Dormant is the word that immediately comes to mind when I think about the railway sector in Ghana currently. A century ago (1900-1980), you could say that Ghana had a railway sector that oozed class. The Initial railway lines in Tarkwa, Sekondi, Kumasi and Obuasi, which were very effective in splicing up these towns, subsequently paved the way for the lines in Nkawkaw, Tema and Accra to be constructed. These peak periods in our railway history coincided with some of our more economically fruitful years because our railway then was capable of transporting some of the country’s major exports to neighbouring lands.
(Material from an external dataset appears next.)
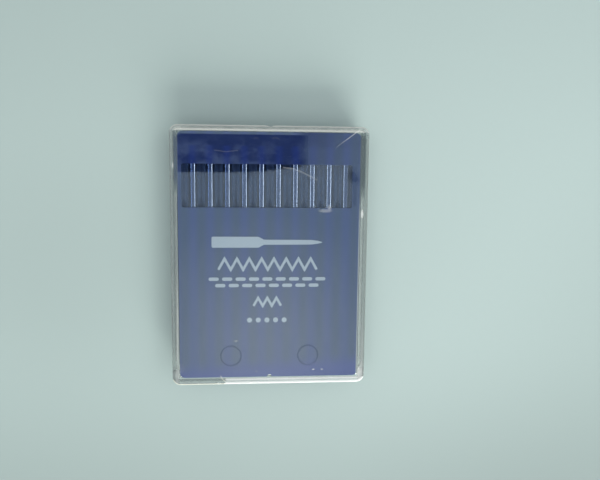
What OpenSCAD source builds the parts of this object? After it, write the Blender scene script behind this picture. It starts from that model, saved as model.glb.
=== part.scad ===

It has been decades since the country could boast of a railway sector functioning at its optimum. The trains and passenger cars in the country’s possession have seen better days. Elongated periods of dormancy have seen encroachers move in on existing railway lines and rendered them inappropriate for use. Sadly, all these are a far cry from what has been experienced in the all too distant past.


There is a glimmer of hope, however. The recent narratives of investors coming on board to help revamp the railway sector, new passenger cars and bullet trains being procured and the face-lift being given to the Railway Location workshop and railway lines across the country are exciting, especially if you are a regular commuter in Accra and Kumasi. Road traffic will most likely be at a minimum due to the faster and cheaper nature of the train system.


Concurrently, a working railway system should be a good enough cushion for our burgeoning tourism industry. An easier and faster transportation method from the main hub, Accra, to connecting cities should make the idea of touring the country a lot more inviting to both locals and tourists.


So let the trains roll on and roll this way. We surely cannot wait.